▶ **Task description**
Count the lines below that contain the word "shows". Give only the number.
____ Data provided
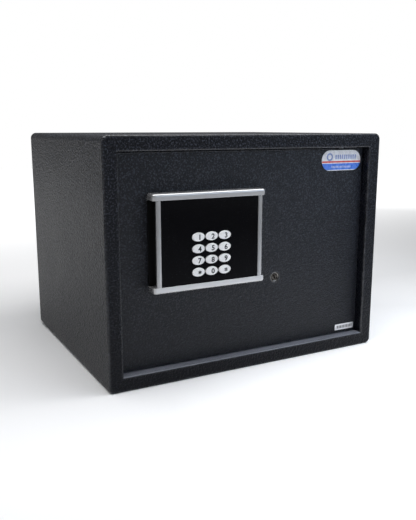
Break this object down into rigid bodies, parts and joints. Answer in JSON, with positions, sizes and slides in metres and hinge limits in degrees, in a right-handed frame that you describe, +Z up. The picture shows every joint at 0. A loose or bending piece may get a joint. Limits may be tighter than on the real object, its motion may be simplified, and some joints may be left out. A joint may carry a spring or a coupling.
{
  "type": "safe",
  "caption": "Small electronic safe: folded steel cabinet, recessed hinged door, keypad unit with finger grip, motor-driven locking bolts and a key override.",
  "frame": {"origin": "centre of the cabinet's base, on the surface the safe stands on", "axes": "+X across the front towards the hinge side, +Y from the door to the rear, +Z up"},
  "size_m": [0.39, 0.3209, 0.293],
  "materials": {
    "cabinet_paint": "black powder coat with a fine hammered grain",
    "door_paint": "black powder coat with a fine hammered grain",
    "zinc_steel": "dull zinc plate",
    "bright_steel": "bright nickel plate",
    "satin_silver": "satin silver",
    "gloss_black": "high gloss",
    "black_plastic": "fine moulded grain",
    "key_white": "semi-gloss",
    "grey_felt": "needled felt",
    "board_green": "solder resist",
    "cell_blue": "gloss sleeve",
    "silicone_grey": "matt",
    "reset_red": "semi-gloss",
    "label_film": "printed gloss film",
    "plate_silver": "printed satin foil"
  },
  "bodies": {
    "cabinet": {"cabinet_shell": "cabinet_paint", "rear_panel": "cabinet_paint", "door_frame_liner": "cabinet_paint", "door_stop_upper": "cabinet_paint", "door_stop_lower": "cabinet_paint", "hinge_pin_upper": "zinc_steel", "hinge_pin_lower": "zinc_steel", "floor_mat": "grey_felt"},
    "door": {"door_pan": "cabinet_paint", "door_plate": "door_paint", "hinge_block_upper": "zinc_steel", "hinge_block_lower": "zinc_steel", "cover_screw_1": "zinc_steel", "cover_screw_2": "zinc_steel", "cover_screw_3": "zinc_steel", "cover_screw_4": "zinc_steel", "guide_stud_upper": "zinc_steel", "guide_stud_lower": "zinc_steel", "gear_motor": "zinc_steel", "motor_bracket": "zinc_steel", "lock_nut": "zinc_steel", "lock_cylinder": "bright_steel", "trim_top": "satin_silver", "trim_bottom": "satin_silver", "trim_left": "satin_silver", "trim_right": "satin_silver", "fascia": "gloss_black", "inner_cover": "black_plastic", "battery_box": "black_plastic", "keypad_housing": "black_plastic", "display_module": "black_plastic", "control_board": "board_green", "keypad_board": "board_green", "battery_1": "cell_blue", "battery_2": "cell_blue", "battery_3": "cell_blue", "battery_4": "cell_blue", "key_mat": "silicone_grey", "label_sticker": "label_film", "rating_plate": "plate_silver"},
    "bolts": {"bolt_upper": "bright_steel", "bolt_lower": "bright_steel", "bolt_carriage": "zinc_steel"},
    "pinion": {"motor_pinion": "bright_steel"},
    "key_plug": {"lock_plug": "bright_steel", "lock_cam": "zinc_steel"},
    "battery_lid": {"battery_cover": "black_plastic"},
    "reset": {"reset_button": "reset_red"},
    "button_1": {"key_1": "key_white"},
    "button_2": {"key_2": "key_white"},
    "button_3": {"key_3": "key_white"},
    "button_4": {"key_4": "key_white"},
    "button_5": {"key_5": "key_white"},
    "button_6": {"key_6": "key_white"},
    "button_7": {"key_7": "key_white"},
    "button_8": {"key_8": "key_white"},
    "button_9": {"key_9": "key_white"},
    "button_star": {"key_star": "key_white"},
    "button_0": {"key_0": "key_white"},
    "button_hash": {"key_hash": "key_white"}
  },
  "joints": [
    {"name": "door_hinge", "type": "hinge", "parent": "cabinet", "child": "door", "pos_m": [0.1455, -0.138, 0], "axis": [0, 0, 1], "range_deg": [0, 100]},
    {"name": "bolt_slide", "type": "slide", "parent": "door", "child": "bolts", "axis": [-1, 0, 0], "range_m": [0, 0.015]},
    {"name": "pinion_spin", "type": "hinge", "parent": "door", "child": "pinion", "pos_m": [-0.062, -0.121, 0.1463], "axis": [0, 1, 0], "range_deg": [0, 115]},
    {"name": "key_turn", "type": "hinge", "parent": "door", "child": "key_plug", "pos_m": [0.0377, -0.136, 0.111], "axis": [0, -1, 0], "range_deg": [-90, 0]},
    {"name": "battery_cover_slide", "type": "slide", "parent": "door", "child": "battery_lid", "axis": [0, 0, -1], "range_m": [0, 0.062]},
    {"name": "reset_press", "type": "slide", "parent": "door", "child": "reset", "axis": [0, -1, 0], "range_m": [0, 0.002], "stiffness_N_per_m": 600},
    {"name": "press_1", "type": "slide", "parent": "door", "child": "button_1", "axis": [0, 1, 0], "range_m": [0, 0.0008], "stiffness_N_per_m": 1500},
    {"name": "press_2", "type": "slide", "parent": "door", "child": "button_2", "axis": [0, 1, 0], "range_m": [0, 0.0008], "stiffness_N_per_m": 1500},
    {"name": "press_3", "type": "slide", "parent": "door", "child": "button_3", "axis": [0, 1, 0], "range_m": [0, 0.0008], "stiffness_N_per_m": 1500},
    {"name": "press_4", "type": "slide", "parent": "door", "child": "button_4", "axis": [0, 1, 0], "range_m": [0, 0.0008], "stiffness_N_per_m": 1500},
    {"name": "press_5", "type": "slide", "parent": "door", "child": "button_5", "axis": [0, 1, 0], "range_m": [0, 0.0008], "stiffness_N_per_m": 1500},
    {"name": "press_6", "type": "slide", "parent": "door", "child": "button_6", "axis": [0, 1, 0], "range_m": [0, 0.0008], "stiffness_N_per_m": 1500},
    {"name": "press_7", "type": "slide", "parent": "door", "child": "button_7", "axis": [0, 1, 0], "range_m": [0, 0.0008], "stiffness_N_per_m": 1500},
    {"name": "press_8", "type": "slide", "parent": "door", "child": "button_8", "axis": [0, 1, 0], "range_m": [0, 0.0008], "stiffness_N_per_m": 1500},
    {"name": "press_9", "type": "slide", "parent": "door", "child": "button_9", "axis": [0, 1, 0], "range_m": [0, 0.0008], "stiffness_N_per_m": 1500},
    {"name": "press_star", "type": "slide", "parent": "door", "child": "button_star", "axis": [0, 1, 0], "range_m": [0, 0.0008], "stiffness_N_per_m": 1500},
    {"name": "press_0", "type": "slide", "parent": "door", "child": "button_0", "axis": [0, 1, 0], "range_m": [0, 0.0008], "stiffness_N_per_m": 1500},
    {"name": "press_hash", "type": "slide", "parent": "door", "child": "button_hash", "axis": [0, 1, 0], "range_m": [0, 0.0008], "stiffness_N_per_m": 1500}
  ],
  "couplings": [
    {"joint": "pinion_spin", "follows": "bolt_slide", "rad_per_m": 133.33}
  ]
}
________
____ Data provided
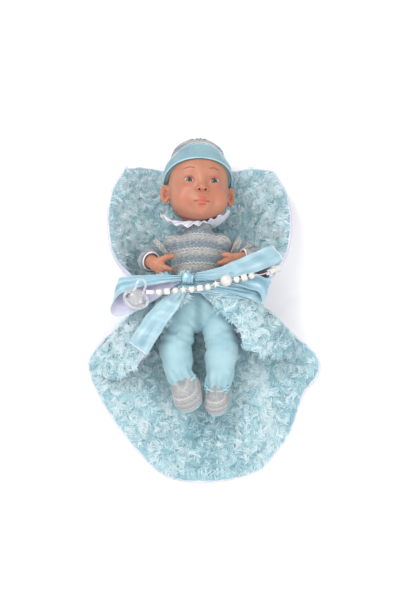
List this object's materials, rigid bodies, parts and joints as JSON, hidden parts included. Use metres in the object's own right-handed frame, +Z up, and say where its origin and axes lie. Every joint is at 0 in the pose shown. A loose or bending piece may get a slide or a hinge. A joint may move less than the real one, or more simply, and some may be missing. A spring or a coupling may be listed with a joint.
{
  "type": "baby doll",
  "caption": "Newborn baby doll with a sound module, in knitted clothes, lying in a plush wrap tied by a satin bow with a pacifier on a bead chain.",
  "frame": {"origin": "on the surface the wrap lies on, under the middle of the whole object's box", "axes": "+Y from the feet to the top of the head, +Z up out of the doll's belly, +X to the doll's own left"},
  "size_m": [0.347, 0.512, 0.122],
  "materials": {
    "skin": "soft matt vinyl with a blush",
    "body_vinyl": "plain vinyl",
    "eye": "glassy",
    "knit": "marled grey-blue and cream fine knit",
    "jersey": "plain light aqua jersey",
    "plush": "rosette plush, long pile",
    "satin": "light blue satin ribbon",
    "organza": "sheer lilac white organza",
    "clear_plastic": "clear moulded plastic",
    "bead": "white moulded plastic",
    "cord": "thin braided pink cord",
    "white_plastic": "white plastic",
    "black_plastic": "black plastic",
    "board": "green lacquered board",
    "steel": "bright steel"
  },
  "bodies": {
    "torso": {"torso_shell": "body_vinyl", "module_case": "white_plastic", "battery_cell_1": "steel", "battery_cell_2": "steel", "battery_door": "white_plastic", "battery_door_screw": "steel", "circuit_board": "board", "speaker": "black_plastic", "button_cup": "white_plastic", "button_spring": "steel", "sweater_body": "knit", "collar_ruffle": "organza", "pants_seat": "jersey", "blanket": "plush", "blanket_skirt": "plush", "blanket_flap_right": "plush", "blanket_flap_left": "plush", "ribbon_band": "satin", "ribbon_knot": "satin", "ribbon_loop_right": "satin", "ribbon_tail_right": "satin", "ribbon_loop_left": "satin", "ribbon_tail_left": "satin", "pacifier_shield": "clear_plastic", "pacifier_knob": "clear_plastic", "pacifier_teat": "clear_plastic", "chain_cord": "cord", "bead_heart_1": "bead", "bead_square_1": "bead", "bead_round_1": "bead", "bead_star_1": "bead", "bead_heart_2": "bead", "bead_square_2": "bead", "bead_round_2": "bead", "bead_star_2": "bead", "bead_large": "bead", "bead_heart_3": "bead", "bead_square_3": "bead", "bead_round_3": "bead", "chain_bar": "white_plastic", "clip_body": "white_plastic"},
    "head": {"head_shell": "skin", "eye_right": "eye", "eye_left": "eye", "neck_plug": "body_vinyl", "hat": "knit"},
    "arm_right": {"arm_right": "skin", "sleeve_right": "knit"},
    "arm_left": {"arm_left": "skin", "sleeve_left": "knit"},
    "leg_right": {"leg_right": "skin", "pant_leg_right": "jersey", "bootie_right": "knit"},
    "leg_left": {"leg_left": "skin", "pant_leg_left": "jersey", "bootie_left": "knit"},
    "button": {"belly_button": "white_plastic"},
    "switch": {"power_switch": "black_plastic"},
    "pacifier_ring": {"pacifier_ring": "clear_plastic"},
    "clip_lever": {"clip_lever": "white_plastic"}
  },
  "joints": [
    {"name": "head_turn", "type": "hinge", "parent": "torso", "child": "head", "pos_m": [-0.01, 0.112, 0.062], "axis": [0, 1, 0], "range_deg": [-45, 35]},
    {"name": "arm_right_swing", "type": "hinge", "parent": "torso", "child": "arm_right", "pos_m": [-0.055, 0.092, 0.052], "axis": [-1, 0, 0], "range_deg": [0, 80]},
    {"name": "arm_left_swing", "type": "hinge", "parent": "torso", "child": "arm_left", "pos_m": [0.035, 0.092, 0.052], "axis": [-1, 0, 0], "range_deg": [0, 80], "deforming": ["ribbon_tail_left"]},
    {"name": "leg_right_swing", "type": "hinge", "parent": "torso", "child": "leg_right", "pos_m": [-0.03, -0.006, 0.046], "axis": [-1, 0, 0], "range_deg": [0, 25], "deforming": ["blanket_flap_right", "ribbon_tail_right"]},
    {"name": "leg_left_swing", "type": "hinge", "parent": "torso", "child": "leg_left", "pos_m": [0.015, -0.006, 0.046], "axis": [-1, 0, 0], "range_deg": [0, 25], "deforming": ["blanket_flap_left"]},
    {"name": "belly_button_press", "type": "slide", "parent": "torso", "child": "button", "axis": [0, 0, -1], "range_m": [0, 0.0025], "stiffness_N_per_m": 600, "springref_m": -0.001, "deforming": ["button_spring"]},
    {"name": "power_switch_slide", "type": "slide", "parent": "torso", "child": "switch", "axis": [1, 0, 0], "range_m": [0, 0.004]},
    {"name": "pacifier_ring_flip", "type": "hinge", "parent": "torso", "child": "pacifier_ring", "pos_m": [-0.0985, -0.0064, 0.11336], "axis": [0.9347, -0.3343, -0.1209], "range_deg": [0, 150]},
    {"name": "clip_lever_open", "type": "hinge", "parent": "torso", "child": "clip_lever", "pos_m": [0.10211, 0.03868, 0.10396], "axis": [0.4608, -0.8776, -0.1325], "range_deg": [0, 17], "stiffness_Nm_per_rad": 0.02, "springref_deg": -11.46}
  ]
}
________
____ Data provided
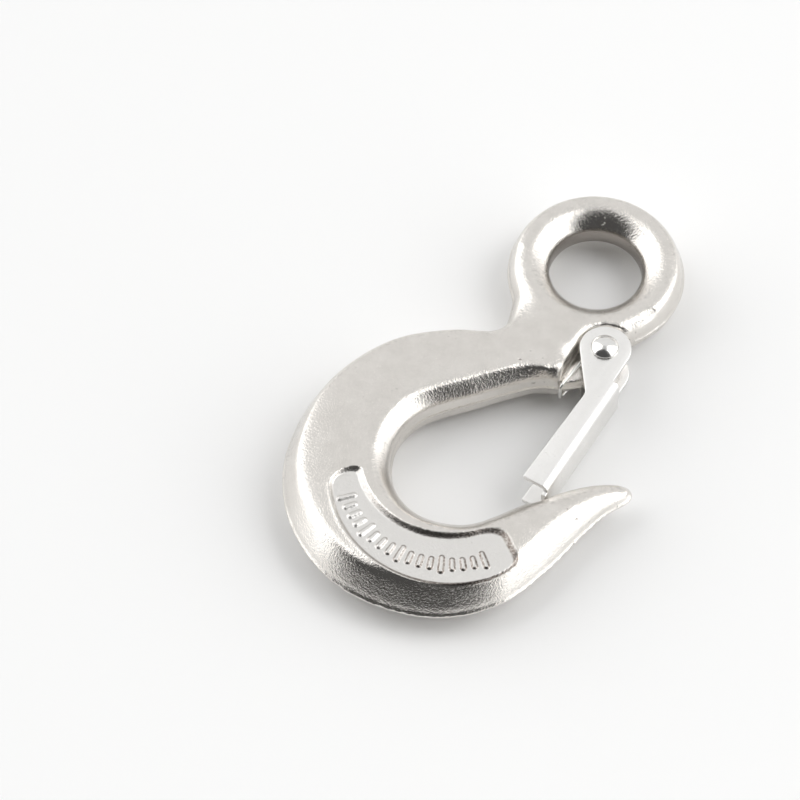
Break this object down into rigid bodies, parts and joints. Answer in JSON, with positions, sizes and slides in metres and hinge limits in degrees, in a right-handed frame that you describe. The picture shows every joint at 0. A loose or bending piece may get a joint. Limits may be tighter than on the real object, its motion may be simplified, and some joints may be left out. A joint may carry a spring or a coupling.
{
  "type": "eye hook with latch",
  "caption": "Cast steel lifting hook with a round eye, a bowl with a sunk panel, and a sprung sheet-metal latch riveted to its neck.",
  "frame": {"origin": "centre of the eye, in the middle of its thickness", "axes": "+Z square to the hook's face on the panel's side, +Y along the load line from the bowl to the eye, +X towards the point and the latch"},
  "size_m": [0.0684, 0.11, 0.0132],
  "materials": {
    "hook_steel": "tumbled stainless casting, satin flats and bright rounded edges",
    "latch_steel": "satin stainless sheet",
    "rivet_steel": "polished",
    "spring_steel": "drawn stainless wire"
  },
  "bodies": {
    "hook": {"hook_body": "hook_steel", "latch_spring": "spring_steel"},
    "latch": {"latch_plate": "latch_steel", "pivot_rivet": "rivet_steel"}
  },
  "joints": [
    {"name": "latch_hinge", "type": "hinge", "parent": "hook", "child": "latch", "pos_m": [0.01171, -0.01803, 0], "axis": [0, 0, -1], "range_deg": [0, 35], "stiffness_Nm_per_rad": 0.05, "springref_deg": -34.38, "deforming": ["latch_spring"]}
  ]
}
________
▶ **Expected answer**
2